If you’re going to suggest crushing after a vampire with ten chest hairs, forget it. Seriously, it was just mean of them to show Edward shirtless after an entire hour of seeing Jacob’s beautiful body. (Shoot, I’m doing it again, aren’t I?) I have two words for you, Edward, Wax and Tan. Nobody wants to see that, and those pasty hip bones? I shudder to think.

If you haven’t seen it, give it a whirl. I wasn’t disappointed.

 


Comments

  1. I definitely thought Jacob was attractive—especially after the haircut. Poor Edward—he has to go through life being pale. As one cursed with the same affliction, I can’t help but feel bad for him…while I focus my attention on Jacob.

  2. I’m so glad I went in knowing Jacob was a baby. He is cute in a baby face sort of way. I’m a bit ashamed to admit I’ve never really been into the ripped abs. I like a little meat on the bones with a rustic jaw line. Now that my friend is hot! I have to agree about Edward with one comment to add; purple nipples! What the heck???

  3. Yes. Yes he is a child. Which is why it’s creepy.

  4. Riddle Girl says:

    I will not “admit” to drooling over him until he turns 18!

  5. I have found that as I get older (which I’m doing every second, mind you) I crush less and less on people of fame. I don’t know what it is, but they all bother me in some way or another. Although, I do have to agree with Monique, a rustic jaw line is hot! I heard that New Moon was even cleaner than the first movie, so I guess I am a little interested in seeing it…even though I don’t care for the series.

  6. Hey, I’m actually coming over and commenting on your blog! I liked Jacob in the books. More than Edward. But, when I saw Twilight, all I could think of when I saw Jacob was “Shark Boy!” I can’t get over it. He will always be Shark Boy to me. So, I don’t know who much I’ll like Shark Boy in the movie. I guess we’ll see.

  7. The girls in our ward are going on Saturday!! for a matinee…you can watch it again with us!!

  8. Remember though that Jacob the werewolf can’t hold a flame to a singing and dancing Aussie Wolverine. grrr……..

  9. Yeah, I don’t get it. He’s jailbait. And Edward is a hundred year old man disguised as a teen, dating an ACTUAL teen. C_R_E_E_P_Y.

    • Um, you also thought Adam Lambert was hot. Need I say more?

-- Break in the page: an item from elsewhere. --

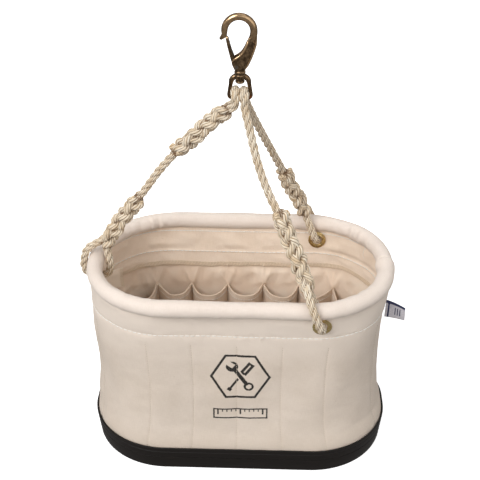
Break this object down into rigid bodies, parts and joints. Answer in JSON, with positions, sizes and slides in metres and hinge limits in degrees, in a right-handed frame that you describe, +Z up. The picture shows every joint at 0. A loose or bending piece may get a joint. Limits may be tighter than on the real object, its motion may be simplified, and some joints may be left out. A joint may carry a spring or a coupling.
{
  "type": "tool bucket organizer",
  "caption": "Oval canvas tool bucket with a moulded base, hooped rim, inside tool pockets, a three-legged rope sling and a swivel snap hook.",
  "frame": {"origin": "centre of the base's underside, on the surface that the bucket stands on", "axes": "+Z up, out of the bucket's mouth; +X along the oval, towards the side tag; the printed front faces -Y"},
  "size_m": [0.4056, 0.251, 0.5618],
  "materials": {
    "black_plastic": "moulded, matte",
    "hoop_plastic": "extruded tube",
    "canvas": "heavy plain-woven cotton duck",
    "piping_canvas": "rolled cotton duck",
    "lining_canvas": "plain-woven cotton canvas",
    "rope": "three-strand laid rope",
    "brass": "tumbled",
    "bronze": "dark antique",
    "steel": "plain",
    "tag_weave": "woven tape"
  },
  "bodies": {
    "bucket": {"base_tray": "black_plastic", "canvas_floor": "lining_canvas", "canvas_wall": "canvas", "rim_hoop": "hoop_plastic", "rim_piping": "piping_canvas", "top_facing": "lining_canvas", "facing_lap": "lining_canvas", "side_tag": "tag_weave", "left_rope": "rope", "right_rope": "rope", "pocket_back_1": "lining_canvas", "pocket_back_2": "lining_canvas", "pocket_back_3": "lining_canvas", "pocket_back_4": "lining_canvas", "pocket_back_5": "lining_canvas", "pocket_right_1": "lining_canvas", "pocket_right_2": "lining_canvas", "pocket_right_3": "lining_canvas", "pocket_front_1": "lining_canvas", "pocket_front_2": "lining_canvas", "pocket_front_3": "lining_canvas", "pocket_front_4": "lining_canvas", "pocket_left_1": "lining_canvas", "pocket_left_2": "lining_canvas", "pocket_left_3": "lining_canvas", "eyelet_left": "brass", "washer_left": "brass", "eyelet_front": "brass", "washer_front": "brass", "eyelet_back": "brass", "washer_back": "brass"},
    "eye": {"swivel_eye": "bronze"},
    "hook": {"hook_body": "bronze", "gate_pin": "steel", "gate_spring": "steel"},
    "gate": {"hook_gate": "bronze"}
  },
  "joints": [
    {"name": "eye_tilt", "type": "hinge", "parent": "bucket", "child": "eye", "pos_m": [0, 0, 0.4635], "axis": [1, 0, 0], "range_deg": [-90, 90]},
    {"name": "hook_swivel", "type": "hinge", "parent": "eye", "child": "hook", "pos_m": [0, 0, 0.4865], "axis": [0, 0, 1], "continuous": true},
    {"name": "gate_hinge", "type": "hinge", "parent": "hook", "child": "gate", "pos_m": [-0.0036, 0, 0.5015], "axis": [0, 1, 0], "range_deg": [0, 30], "stiffness_Nm_per_rad": 0.05, "springref_deg": -20.05, "deforming": ["gate_spring"]}
  ]
}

      (Well, I will since other readers will think I’m some rude hack.) I strangely pride myself on never having read nor seen anything Twilight-ish. The bigger it becomes, the more determined I am to keep my distance. I think I’m just stubborn like that. I think that if you and I knew each other in real life, we would be really good friends who roll our eyes at each other a lot. And say “whatever” and go eat a molten lava cake together.

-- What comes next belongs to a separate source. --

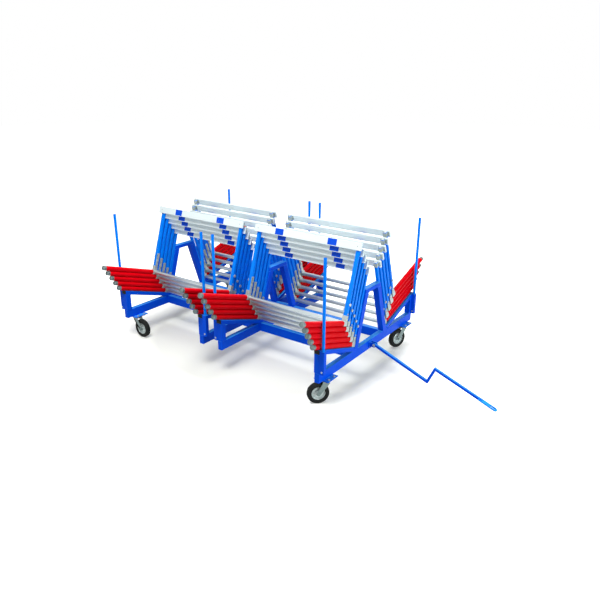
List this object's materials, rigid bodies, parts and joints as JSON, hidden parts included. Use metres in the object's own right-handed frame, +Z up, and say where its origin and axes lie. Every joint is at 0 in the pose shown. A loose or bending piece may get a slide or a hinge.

  10. Some of my girl friends and I are going to see it tomorrow. I’m sure I’ll enjoy the view.

    I admit, I’ve been team Jacob forever. I still think he should have won and I’ve never cared much for Eddy-the-white.

  11. Amen and AMEN!

  12. Here’s to being COUGARS(as in old women chasing young men…not BYU, but while we’re at it…that too!!)!!!! When I see him on the screen and get a little fluttery in my chest I think “HELLO!!! If you would have gotten pregnant as a teenager, he could be your son!” then I go “ewww” then I see him again and say “ahhhh” But I’m lucky cuz Steve has big arm, shoulder, and chest muscles so I have an older version of Jacob!!!

  13. Thank you for confirming my suspicion… this movie is not worth going to see. I think I’ll go see Planet 51 instead… pretty sure there won’t be any screaming girls in THAT movie.

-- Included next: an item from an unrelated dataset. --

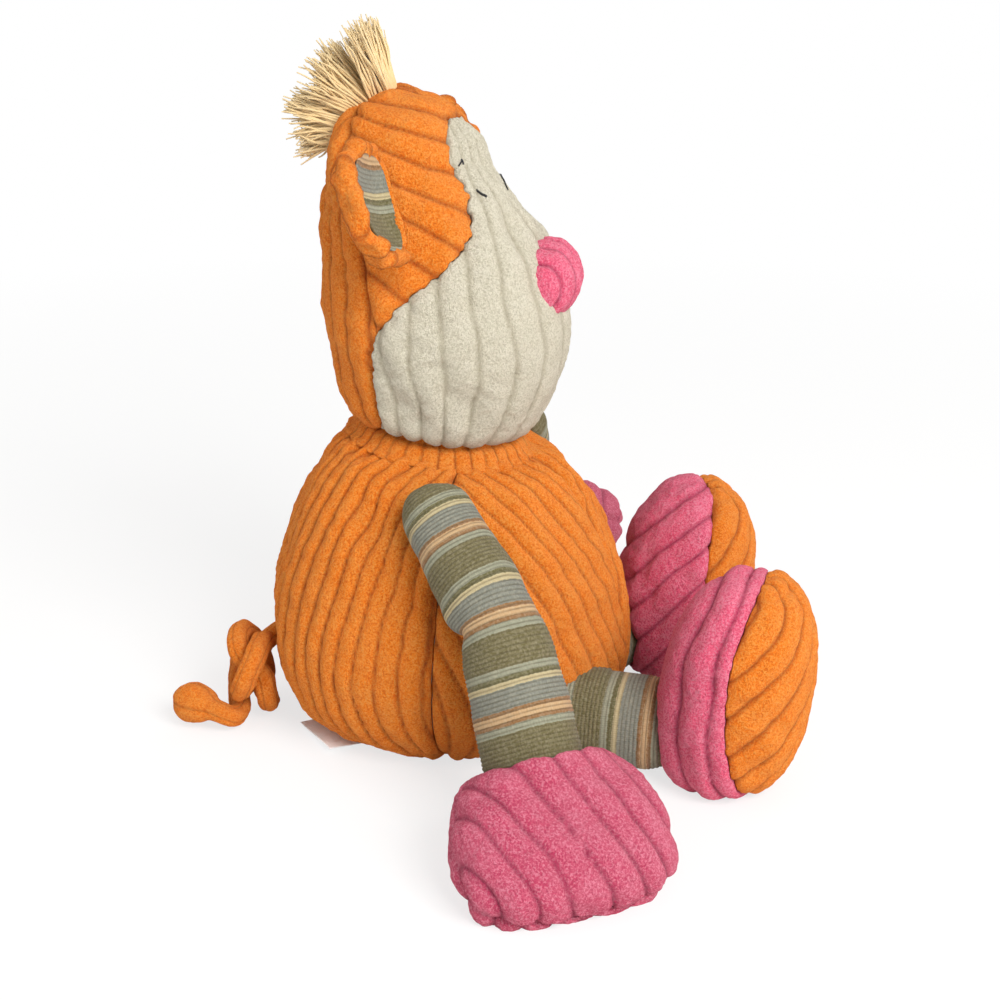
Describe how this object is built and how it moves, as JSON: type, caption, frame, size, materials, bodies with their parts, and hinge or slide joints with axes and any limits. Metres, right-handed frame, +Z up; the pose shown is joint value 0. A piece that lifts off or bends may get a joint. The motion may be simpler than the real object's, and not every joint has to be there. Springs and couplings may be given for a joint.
{
  "type": "plush toy monkey",
  "caption": "Seated plush toy monkey of wide-wale cord: pear body, long muzzle, striped knit arms and legs, mitts, big feet and a knotted tail.",
  "frame": {"origin": "centre of the flat underside that it sits on", "axes": "+Z up, +X the way the face looks, +Y its left side"},
  "size_m": [0.2718, 0.3555, 0.2977],
  "materials": {
    "orange_plush": "wide-wale corduroy plush",
    "cream_plush": "wide-wale corduroy plush",
    "pink_plush": "wide-wale corduroy plush",
    "striped_knit": "fine ribbed knit with olive, blue-grey, cream and tan stripes",
    "yarn": "brushed yarn",
    "filling": "polyester fibre",
    "pellet_bag": "plain woven bag of pellets",
    "stitching": "satin stitch",
    "label": "bare woven ribbon"
  },
  "bodies": {
    "torso": {"seat_panel": "orange_plush", "back_panel_right": "orange_plush", "back_panel_left": "orange_plush", "belly_panel_right": "orange_plush", "belly_panel_left": "orange_plush", "body_stuffing": "filling", "pellet_bag": "pellet_bag", "seam_label": "label"},
    "neck": {"neck_stuffing": "filling"},
    "head": {"head_back_panel": "orange_plush", "crown_panel_right": "orange_plush", "crown_panel_left": "orange_plush", "face_panel": "cream_plush", "head_stuffing": "filling", "nose": "pink_plush", "right_eye": "stitching", "left_eye": "stitching", "hair_tuft": "yarn"},
    "right_ear": {"right_ear_back": "orange_plush", "right_ear_lining": "striped_knit"},
    "left_ear": {"left_ear_back": "orange_plush", "left_ear_lining": "striped_knit"},
    "right_upper_arm": {"right_upper_arm": "striped_knit"},
    "right_forearm": {"right_forearm": "striped_knit"},
    "right_mitt": {"right_mitt": "pink_plush"},
    "left_upper_arm": {"left_upper_arm": "striped_knit"},
    "left_forearm": {"left_forearm": "striped_knit"},
    "left_mitt": {"left_mitt": "pink_plush"},
    "right_leg": {"right_leg": "striped_knit"},
    "right_foot": {"right_instep": "pink_plush", "right_sole": "orange_plush"},
    "left_leg": {"left_leg": "striped_knit"},
    "left_foot": {"left_instep": "pink_plush", "left_sole": "orange_plush"},
    "tail": {"tail": "orange_plush"}
  },
  "joints": [
    {"name": "neck_turn", "type": "hinge", "parent": "torso", "child": "neck", "pos_m": [-0.00565, 0, 0.13], "axis": [0.1392, 0, 0.9903], "range_deg": [-30, 30]},
    {"name": "head_nod", "type": "hinge", "parent": "neck", "child": "head", "pos_m": [-0.00565, 0, 0.13], "axis": [0, 1, 0], "range_deg": [-8, 6]},
    {"name": "right_ear_fold", "type": "hinge", "parent": "head", "child": "right_ear", "pos_m": [-0.01365, -0.0472, 0.231], "axis": [-0.3582, 0.2924, 0.8867], "range_deg": [-25, 25]},
    {"name": "left_ear_fold", "type": "hinge", "parent": "head", "child": "left_ear", "pos_m": [-0.01365, 0.0472, 0.231], "axis": [-0.3582, -0.2924, 0.8867], "range_deg": [-25, 25]},
    {"name": "right_shoulder_swing", "type": "hinge", "parent": "torso", "child": "right_upper_arm", "pos_m": [0.012, -0.05894, 0.112], "axis": [0, -1, 0], "range_deg": [-28, 100]},
    {"name": "right_elbow_bend", "type": "hinge", "parent": "right_upper_arm", "child": "right_forearm", "pos_m": [0.04315, -0.08394, 0.08192], "axis": [0.4335, 0.8608, -0.2666], "range_deg": [-25, 32]},
    {"name": "right_wrist_bend", "type": "hinge", "parent": "right_forearm", "child": "right_mitt", "pos_m": [0.06216, -0.10673, 0.03922], "axis": [-0.858, -0.5007, -0.1147], "range_deg": [-17, 17]},
    {"name": "left_shoulder_swing", "type": "hinge", "parent": "torso", "child": "left_upper_arm", "pos_m": [0.012, 0.05894, 0.112], "axis": [0, -1, 0], "range_deg": [-28, 100]},
    {"name": "left_elbow_bend", "type": "hinge", "parent": "left_upper_arm", "child": "left_forearm", "pos_m": [0.0061, 0.08543, 0.07001], "axis": [0.9903, 0, -0.1392], "range_deg": [-25, 30]},
    {"name": "left_wrist_bend", "type": "hinge", "parent": "left_forearm", "child": "left_mitt", "pos_m": [0.00248, 0.13047, 0.04426], "axis": [0.8466, -0.2113, -0.4885], "range_deg": [-17, 17]},
    {"name": "right_hip_spread", "type": "hinge", "parent": "torso", "child": "right_leg", "pos_m": [0.048, -0.034, 0.0205], "axis": [0, 0, 1], "range_deg": [-18, 6]},
    {"name": "right_ankle_bend", "type": "hinge", "parent": "right_leg", "child": "right_foot", "pos_m": [0.092, -0.034, 0.0205], "axis": [0.0349, 0.9994, 0], "range_deg": [-8, 20]},
    {"name": "left_hip_spread", "type": "hinge", "parent": "torso", "child": "left_leg", "pos_m": [0.048, 0.034, 0.0205], "axis": [0, 0, 1], "range_deg": [-6, 18]},
    {"name": "left_ankle_bend", "type": "hinge", "parent": "left_leg", "child": "left_foot", "pos_m": [0.05763, 0.04678, 0.0205], "axis": [-0.4226, 0.9063, 0], "range_deg": [-4, 15]},
    {"name": "tail_swing", "type": "hinge", "parent": "torso", "child": "tail", "pos_m": [-0.07478, 0, 0.027], "axis": [0, 0, -1], "range_deg": [-3, 48]}
  ]
}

  14. i love the fact that they admitted to painting a six pack on rob :)) i’m hearing everywhere that everyone loooves jacob. if i had to pick a team it would be team jacob, alas, i refuse to pick a team 🙂 and i refuse to see that movie… but i know as soon as all the hoopla dies down i will want to go and see what all the hoopla was about. haah

  15. FINALLY! A Jacob lover. I first started loving him for the sole purpose that his name was the same as my husbands and that I could have [really cool] shirts that say “I would have picked Jacob”.

    Now…even if his name was Denny McDoodlecracker, I wouldn’t care. He is so flipping hot. I’m going to see that movie again.

  16. I thought the same thing when I saw Edward…. I didn’t want to think it, but it was definitely EWWW during his shirtless scene. My other EWWW for that movie?… Edward and Vampire Bella running thru the woods. What was with that dress? Didn’t anyone tell the costume designer that she was supposed to be sexy, not looking like a 10-year-old?

  17. Thanks Annie. You shorted out my computer with all that drool!

  18. Okay, so I’m not a big Eric Snider fan, but this was hilarious. I hope you don’t hate me forever for posting this: http://www.ericdsnider.com/snide/my-rejected-new-moon-screenplay

  19. OH MY GOSH – – – you’re totally eaves dropping on my brain!!!! These are my exact thoughts. Exactly. Really. You must have some strong powers to read my thoughts from so far away – it’s amazing! You have an endless reservoir of talents: entertaining and humorous writing, offending first grade teachers, and now ESP? Wow, amazing.

    Ok, what am I thinking right now?

  20. I. Am. Going. To. SEE. IT!!!!!!!! As in I’m leaving on a jet plane (bush plane) and going to see the movie. Going out JUST for that. No not really. But I am going out and I am gonna get to see it and I am going to think the little teeny bop is a hottie.

  21. TEAM JACOB ALL THE WAY!!!

    We were sitting in the cinema with the scene where Edward has his shirt off yelling PUT IT BACK ON!!!

    Seriously. Jacob all the way.

    And yes I find it a bit wrong that I’m perving over a 17 year old, but you know what? He is HOT HOT HOT HOT HOT!

  22. stephandlance says:

    I thought the same thing when I was Edward at the end. Sorry, he just doesn’t even compare!